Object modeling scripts
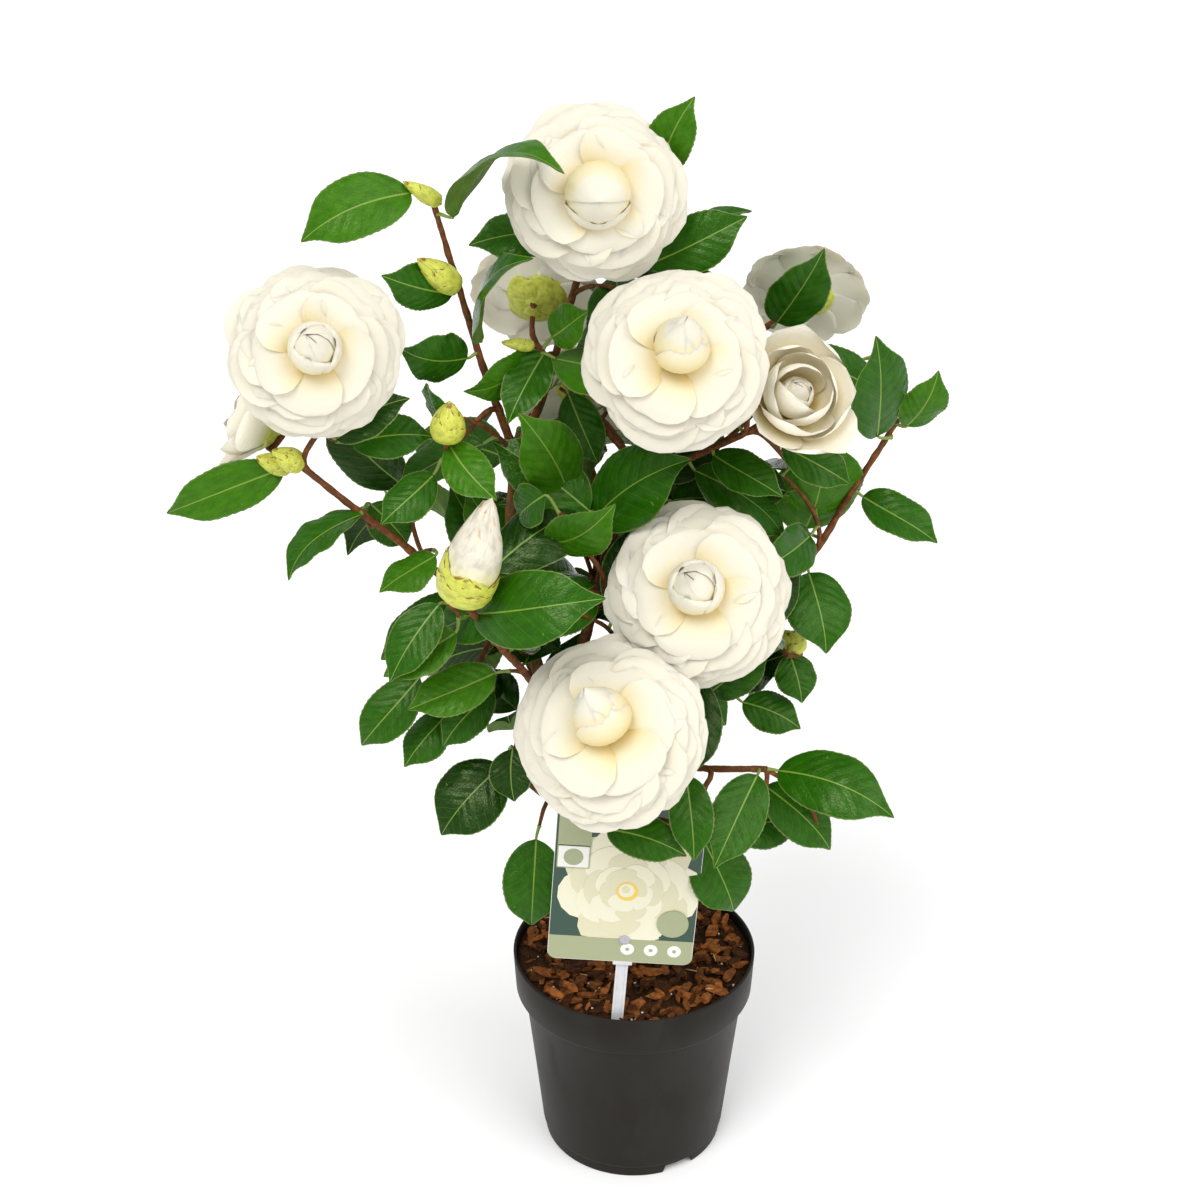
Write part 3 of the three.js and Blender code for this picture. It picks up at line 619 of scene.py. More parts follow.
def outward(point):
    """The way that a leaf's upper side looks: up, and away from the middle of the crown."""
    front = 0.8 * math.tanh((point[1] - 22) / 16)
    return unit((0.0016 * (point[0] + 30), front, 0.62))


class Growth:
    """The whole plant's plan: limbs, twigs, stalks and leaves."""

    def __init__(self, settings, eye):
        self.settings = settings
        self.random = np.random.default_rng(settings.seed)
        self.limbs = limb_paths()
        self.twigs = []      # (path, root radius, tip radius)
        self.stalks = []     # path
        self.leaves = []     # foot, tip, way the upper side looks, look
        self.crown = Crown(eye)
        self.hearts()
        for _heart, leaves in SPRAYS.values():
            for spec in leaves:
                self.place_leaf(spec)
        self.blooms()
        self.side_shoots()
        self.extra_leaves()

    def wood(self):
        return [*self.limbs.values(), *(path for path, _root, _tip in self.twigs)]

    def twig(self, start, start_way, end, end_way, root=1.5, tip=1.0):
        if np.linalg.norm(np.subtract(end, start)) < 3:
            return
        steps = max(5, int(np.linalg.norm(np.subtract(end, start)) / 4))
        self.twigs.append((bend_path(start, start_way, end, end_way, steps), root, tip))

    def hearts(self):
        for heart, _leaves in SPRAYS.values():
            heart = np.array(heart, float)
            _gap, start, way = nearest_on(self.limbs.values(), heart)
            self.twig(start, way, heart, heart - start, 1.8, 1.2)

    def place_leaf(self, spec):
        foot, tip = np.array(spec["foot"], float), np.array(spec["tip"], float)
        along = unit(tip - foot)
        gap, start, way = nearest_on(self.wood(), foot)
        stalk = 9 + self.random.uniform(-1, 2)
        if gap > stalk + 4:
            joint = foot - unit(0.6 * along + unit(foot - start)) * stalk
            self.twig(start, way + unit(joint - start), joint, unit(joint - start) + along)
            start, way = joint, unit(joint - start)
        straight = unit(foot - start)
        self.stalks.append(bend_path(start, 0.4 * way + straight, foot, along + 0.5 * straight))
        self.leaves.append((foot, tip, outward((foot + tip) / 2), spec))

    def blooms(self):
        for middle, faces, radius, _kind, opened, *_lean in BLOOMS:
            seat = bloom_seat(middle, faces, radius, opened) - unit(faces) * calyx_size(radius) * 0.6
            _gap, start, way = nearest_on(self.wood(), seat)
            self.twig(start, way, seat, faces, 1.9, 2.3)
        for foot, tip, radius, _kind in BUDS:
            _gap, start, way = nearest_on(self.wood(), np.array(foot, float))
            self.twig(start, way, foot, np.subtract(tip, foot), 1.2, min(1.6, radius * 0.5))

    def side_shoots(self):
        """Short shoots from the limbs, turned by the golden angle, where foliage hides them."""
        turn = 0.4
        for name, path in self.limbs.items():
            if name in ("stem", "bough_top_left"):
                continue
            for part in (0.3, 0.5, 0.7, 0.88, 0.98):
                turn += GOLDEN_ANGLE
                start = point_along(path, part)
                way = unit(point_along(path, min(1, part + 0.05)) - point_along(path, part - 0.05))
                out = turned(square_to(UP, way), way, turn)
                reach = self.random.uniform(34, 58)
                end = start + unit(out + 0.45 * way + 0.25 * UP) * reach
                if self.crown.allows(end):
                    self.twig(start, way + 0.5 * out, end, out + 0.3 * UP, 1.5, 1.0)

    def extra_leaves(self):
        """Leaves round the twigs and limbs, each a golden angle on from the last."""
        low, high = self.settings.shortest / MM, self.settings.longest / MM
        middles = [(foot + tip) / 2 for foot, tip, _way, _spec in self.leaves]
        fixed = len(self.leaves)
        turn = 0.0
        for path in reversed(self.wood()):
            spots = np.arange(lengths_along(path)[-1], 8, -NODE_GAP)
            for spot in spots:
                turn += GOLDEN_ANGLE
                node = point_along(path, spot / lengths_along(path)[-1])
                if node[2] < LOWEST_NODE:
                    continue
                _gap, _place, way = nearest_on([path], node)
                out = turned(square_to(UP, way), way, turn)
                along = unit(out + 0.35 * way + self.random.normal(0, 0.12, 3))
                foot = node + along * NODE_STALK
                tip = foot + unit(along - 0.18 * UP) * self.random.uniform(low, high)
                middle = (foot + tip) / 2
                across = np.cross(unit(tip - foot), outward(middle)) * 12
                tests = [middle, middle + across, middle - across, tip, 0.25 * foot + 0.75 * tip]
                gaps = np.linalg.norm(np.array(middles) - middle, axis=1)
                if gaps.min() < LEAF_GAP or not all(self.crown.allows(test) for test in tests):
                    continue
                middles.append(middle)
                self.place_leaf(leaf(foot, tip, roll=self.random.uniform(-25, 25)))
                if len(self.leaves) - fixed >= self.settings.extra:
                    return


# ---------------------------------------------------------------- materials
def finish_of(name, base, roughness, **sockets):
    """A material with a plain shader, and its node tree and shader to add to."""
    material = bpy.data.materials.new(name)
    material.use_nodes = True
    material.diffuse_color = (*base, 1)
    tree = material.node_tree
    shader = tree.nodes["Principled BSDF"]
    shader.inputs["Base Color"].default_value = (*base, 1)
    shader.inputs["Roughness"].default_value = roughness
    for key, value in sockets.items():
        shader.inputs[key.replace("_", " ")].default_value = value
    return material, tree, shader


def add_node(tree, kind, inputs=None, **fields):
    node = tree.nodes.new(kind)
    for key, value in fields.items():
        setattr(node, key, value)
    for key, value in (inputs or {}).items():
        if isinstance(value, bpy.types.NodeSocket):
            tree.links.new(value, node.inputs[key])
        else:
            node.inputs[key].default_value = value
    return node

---

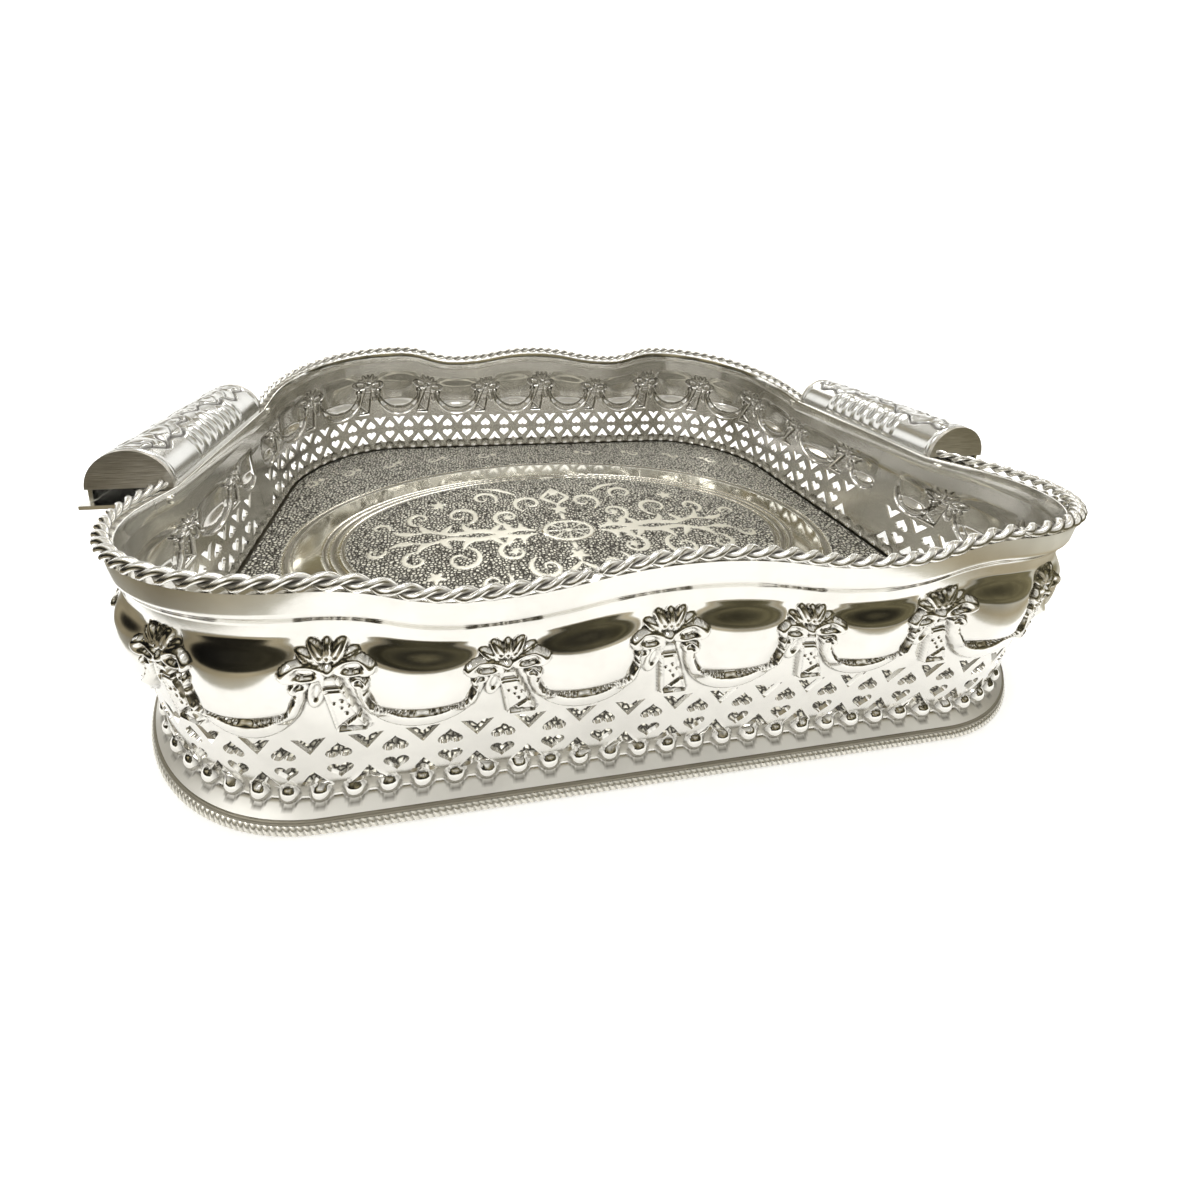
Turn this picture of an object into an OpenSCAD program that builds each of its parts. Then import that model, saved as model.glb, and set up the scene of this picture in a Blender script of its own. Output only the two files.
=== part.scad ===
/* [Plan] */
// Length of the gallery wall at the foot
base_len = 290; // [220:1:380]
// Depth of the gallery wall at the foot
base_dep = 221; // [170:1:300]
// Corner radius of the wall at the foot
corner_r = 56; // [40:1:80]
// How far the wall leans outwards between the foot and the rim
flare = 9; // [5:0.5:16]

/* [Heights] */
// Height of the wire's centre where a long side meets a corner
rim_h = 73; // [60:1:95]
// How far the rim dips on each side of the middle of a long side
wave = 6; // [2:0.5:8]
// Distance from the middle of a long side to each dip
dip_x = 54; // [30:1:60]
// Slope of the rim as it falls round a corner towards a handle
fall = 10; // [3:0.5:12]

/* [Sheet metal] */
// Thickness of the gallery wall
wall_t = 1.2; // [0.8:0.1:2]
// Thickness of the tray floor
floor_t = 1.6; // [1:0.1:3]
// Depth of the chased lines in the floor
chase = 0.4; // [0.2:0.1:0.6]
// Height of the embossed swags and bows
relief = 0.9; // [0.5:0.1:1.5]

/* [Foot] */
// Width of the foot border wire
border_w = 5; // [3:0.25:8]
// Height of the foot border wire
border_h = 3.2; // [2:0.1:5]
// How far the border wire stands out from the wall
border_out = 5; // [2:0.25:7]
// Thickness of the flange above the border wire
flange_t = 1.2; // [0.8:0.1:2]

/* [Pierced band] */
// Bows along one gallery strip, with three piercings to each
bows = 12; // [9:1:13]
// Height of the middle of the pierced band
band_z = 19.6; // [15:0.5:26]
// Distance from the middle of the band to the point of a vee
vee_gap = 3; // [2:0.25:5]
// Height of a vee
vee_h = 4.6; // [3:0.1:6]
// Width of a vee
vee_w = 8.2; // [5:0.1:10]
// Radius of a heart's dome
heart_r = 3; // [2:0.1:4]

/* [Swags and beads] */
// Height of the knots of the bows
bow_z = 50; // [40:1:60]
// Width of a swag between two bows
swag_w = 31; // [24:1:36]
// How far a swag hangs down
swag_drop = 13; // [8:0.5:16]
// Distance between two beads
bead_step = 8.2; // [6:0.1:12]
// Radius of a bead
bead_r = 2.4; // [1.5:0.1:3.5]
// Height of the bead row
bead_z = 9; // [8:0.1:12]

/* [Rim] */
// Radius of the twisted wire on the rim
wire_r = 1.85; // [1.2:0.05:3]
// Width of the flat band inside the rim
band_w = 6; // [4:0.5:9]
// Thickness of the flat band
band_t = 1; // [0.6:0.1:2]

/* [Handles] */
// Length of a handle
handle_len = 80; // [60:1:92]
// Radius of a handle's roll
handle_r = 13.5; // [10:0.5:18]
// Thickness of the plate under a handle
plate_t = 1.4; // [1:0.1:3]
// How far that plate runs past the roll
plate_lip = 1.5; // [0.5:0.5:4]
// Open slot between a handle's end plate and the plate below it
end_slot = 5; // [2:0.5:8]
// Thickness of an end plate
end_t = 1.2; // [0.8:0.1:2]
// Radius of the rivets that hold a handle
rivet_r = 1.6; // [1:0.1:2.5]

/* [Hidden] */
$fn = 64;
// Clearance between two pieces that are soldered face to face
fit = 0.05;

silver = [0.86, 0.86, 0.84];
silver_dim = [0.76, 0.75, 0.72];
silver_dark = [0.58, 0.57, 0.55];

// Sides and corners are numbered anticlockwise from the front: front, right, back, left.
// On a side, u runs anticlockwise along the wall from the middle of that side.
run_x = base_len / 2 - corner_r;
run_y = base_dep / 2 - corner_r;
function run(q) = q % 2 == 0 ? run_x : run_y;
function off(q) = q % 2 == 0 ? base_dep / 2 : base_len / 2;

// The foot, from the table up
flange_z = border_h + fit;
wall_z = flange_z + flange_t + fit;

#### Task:
Your task is to extract exactly the lines starting at the line with "Write part 3" and ending at the line with "steps), root, tip))", including both ends, and no other lines.

#### Task output:
Write part 3 of the three.js and Blender code for this picture. It picks up at line 619 of scene.py. More parts follow.
def outward(point):
    """The way that a leaf's upper side looks: up, and away from the middle of the crown."""
    front = 0.8 * math.tanh((point[1] - 22) / 16)
    return unit((0.0016 * (point[0] + 30), front, 0.62))


class Growth:
    """The whole plant's plan: limbs, twigs, stalks and leaves."""

    def __init__(self, settings, eye):
        self.settings = settings
        self.random = np.random.default_rng(settings.seed)
        self.limbs = limb_paths()
        self.twigs = []      # (path, root radius, tip radius)
        self.stalks = []     # path
        self.leaves = []     # foot, tip, way the upper side looks, look
        self.crown = Crown(eye)
        self.hearts()
        for _heart, leaves in SPRAYS.values():
            for spec in leaves:
                self.place_leaf(spec)
        self.blooms()
        self.side_shoots()
        self.extra_leaves()

    def wood(self):
        return [*self.limbs.values(), *(path for path, _root, _tip in self.twigs)]

    def twig(self, start, start_way, end, end_way, root=1.5, tip=1.0):
        if np.linalg.norm(np.subtract(end, start)) < 3:
            return
        steps = max(5, int(np.linalg.norm(np.subtract(end, start)) / 4))
        self.twigs.append((bend_path(start, start_way, end, end_way, steps), root, tip))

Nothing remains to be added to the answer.